It was never called rebounder ;)
The resolver walks down from roots and talks to each name server down the tree until it actually queries the authoritative server for the domain your wanting to query a specific record, etc.
So depending what your isp does, or what your blocking say in front of pfsense if you can not talk directly to name servers then yeah resolver is never going to work.
From your stats there doesn't seem like your even seeing any queries to it.. Are your clients able to talk to pfsense on 53 udp?

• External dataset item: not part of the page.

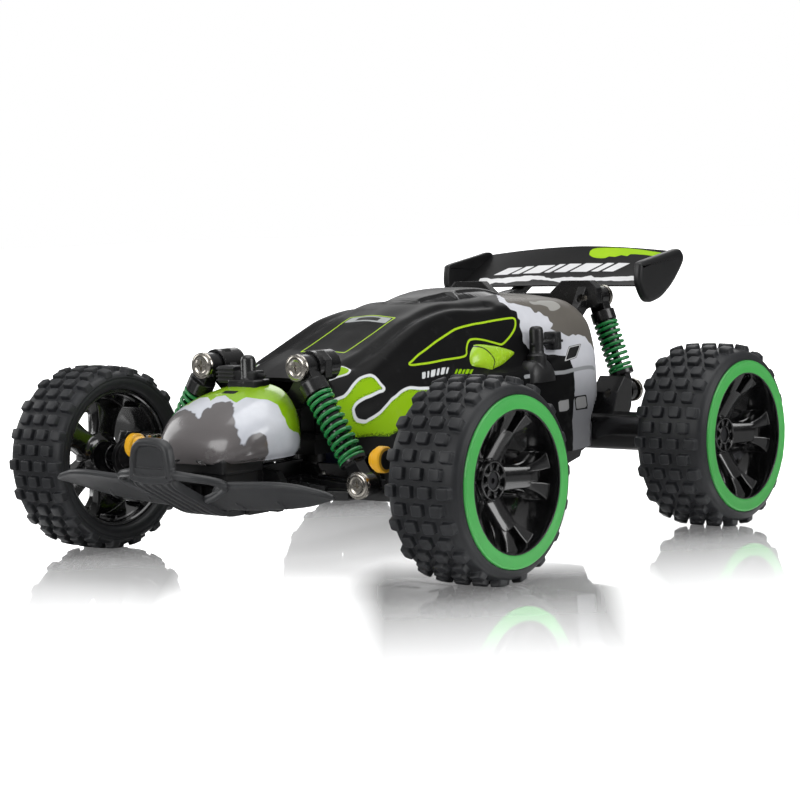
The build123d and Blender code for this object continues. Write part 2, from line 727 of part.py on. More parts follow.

You notice for example mine
May 22 06:51:21 unbound 21699:0 info: server stats for thread 1: 5006 queries, 1763 answers from cache, 3243 recursions, 154 prefetch
Curious why you have dpinger off? And depending how your using pfblocker it not running could cause you dns troubles.
Have you edited your default lan rules? Common mistake is only allow tcp, when dns requires UDP. Can you query pfsense IP for something that should be local, like its own name.. Use your fav dns query tool, nslookup, dig, drill, host, etc. shoot even a simple ping for pfsense host name should return its ip.
user@ubuntu:~$ dig pfsense.local.lan
; <<>> DiG 9.9.5-3ubuntu0.8-Ubuntu <<>> pfsense.local.lan
;; global options: +cmd
;; Got answer:
;; ->>HEADER<<- opcode: QUERY, status: NOERROR, id: 55046
;; flags: qr aa rd ra; QUERY: 1, ANSWER: 1, AUTHORITY: 0, ADDITIONAL: 1
;; OPT PSEUDOSECTION:
; EDNS: version: 0, flags:; udp: 4096
;; QUESTION SECTION:
;pfsense.local.lan. IN A
;; ANSWER SECTION:
pfsense.local.lan. 3600 IN A 192.168.9.253
;; Query time: 3 msec
;; SERVER: 192.168.9.253#53(192.168.9.253)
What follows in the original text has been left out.